Dringender Appell
ans Brauchtum
Die aktuell stattfindenden Aktionswochen „16 Tage gegen Gewalt an Frauen“ sind der angemessene Zeitpunkt, um alle Funkenzünfte, Feuerwehren und das interessierte Publikum erneut darauf hinzuweisen, dass auch symbolische Gewalt stets Gewalt beinhaltet und dass das Verbrennen einer weiblichen Figur auf dem Funken Bilder schürt, die nicht nur bei den zuschauenden Kindern Schrecken auslösen. Nach wie vor laufen reale Frauen auf der ganzen Welt Gefahr, durch Verbrennen, Erschießen, Erstechen, durch Sittenwächter, (Ex)Partner und andere Gefahren getötet zu werden.

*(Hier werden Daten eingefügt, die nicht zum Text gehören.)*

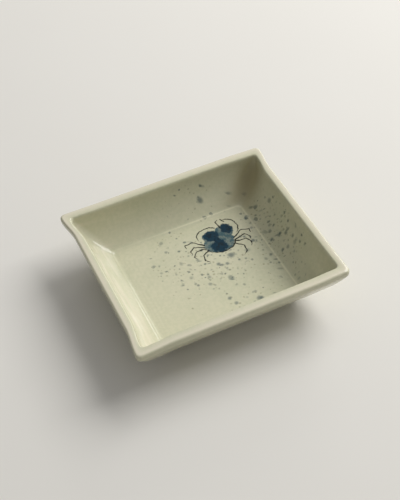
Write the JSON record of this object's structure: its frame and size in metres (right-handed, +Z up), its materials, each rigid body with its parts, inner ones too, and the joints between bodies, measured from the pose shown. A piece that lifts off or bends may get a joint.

Deshalb ist mit diesem Schreiben der inständige Appell verbunden, den Funkenbrauch endlich der heutigen Zeit anzupassen. Historisch gesehen gehört die Hexe nicht originär zum Funken und damit auch nicht zum immateriellen Kulturerbe. Erst im 19. Jahrhundert wurde sie hinzugefügt, weil das Funkenabbrennen in der Bevölkerung an Attraktivität einbüßte. Die Hexe aus den damals populär gewordenen Märchen versprach, das Spektakel aufzupeppen. Nur sind wir heute im Jahr 2023. Wir leben in einer herausfordernden Zeit und ohne Abstumpfung könnten wir die schrecklichen Bilder, die tagtäglich über die Medien an uns herangetragen werden, gar nicht ertragen. Setzen wir diesen Bildern doch unsere Sensibilität und Menschlichkeit entgegen! Und: Das Feuer des Funkens brennt genauso schön, wenn am Ende keine weibliche Figur symbolisch zu Tode kommt.